These quotes from the above article are quite telling:
"Copilot is still a long way off matching even an average human driver, however. The highway-only system has not been trained to drive on city streets, where pedestrians, cyclists, narrow roads and oncoming traffic make driving exponentially more difficult."
"Completing the transcontinental voyage also took multiple attempts. The first try, in late September, ended on the Bonneville Salt Flats in Utah, when the system disengaged on a banked curve in high winds. On its second go, two weeks later, Levandowski says the Copilot worked perfectly for 650 miles, again as far as Utah. But it was too perfect for one Nevada highway patrol officer, who pulled the Prius over after noticing it driving slightly below the speed limit in an area where most drivers were speeding.

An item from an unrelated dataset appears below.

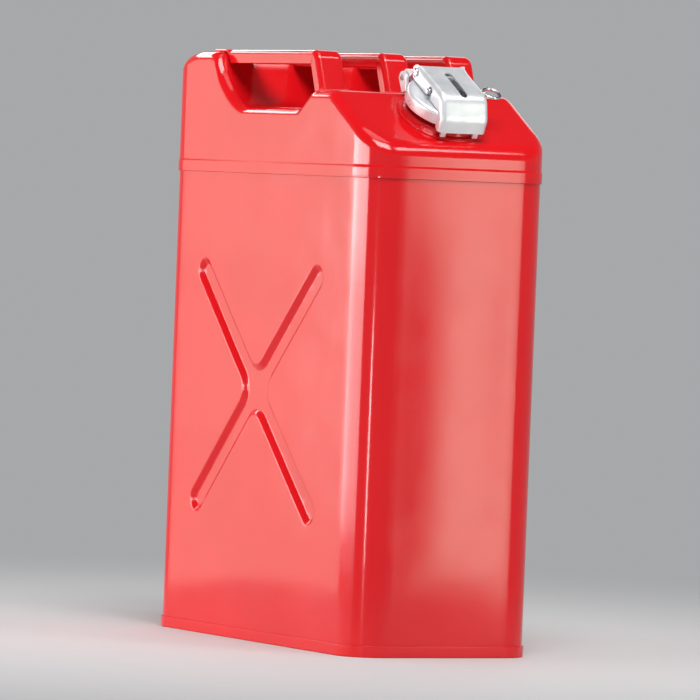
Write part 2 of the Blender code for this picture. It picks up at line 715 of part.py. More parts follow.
def build():
    neck = make_neck_frame()
    lid_axis, lid = moving_frame("lid", HINGE, neck)
    lever = moving_frame("lever", LEVER_PIVOT, lid)[1]
    slide = moving_frame("locking_pin", LOCK, lid)[1]
    bpy.context.view_layer.update()

    make_top_shell(neck)
    make_body_sleeve()
    make_base_pan()
    for label, side in (("left", -1), ("middle", 0), ("right", 1)):
        make_handle(f"handle_{label}", side * BAR_SPACING)

    make_filler_neck(neck)
    make_neck_collar(neck)
    make_hinge_ears(neck)
    make_latch_lugs(neck)
    make_breather_tube(neck)
    make_hinge_pin(neck)

    make_lid_disc(lid)
    make_lid_gasket(lid)
    make_lid_rivet(lid)
    make_lid_bridge(lid)
    make_lever_pin(lid)
    make_cam_lever(lever)
    make_locking_pin(slide)


build()
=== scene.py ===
"""Looks of the 20 litre steel jerry can: fine meshes, enamel, zinc plating and studio light.

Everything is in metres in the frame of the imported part: the can stands on z = 0, X is its
thickness and the closure faces -Y. A station is a distance from the can's back, along -Y.
"""
import json
from math import atan2, cos, hypot, pi, radians, sin, sqrt, tan

import bmesh
import bpy
from mathutils import Matrix, Vector, noise
from mathutils.geometry import delaunay_2d_cdt


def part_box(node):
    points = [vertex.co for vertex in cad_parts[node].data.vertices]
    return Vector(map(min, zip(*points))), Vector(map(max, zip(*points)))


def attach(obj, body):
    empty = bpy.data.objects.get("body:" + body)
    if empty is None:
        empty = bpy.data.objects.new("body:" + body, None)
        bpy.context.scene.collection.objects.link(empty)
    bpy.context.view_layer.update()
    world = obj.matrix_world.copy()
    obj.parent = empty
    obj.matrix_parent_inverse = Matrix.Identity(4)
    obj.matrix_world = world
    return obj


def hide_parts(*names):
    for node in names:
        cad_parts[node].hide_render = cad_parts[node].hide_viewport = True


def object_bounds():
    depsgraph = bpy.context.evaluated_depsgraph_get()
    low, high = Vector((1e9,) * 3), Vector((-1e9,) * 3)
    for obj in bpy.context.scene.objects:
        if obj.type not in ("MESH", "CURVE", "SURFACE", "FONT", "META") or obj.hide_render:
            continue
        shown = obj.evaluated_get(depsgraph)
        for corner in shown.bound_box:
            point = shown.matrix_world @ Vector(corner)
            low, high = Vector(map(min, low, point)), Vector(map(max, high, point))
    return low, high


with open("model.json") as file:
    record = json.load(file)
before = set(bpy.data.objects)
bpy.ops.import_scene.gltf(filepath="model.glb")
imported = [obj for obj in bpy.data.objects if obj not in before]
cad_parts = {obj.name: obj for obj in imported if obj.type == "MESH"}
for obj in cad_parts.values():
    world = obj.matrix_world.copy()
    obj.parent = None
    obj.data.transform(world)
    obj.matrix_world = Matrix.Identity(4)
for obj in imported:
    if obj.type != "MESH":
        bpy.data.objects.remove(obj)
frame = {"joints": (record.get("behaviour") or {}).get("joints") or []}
CAD_LOW, CAD_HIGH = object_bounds()

MM = 0.001

# Overall size, from the frame
PAN_LOW, PAN_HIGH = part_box("base_pan")
HEIGHT = CAD_HIGH.z - CAD_LOW.z
DEPTH = PAN_HIGH.y - PAN_LOW.y
THICKNESS = PAN_HIGH.x - PAN_LOW.x
CORNER_R = 28 * MM
SHEET = 0.9 * MM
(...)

“The team tried to tell me that it wasn’t a disengagement, but I said, I can’t touch the steering wheel, brake or gas otherwise everybody’s going to look for the gotcha. So we came back to San Francisco,” recalls Levandowski.
Pronto engineers adjusted the software so that the car would be allowed to travel faster on certain roads, and tried again. On his third trip, Levandowski said that he encountered rain in Nebraska and Illinois, high winds in Wyoming, and a rolled-over semi in Pennsylvania, but eventually made it to the George Washington Bridge without a disengagement."
Copilot is not true self-driving by any stretch of the imagination. The idea that it is "way ahead of Tesla" is laughable.
Basically, he just developed his own version of autopilot which after some failed attempts and tweaks, was finally able to go a really long way on highways without driver input. Nice but not some amazing self-driving feat.
Tesla is aiming for true and reliable full self-driving, where the car can actually self-drive on highways and city streets without driver input. It will take longer to accomplish for sure but it will also be more meaningful that this little stunt.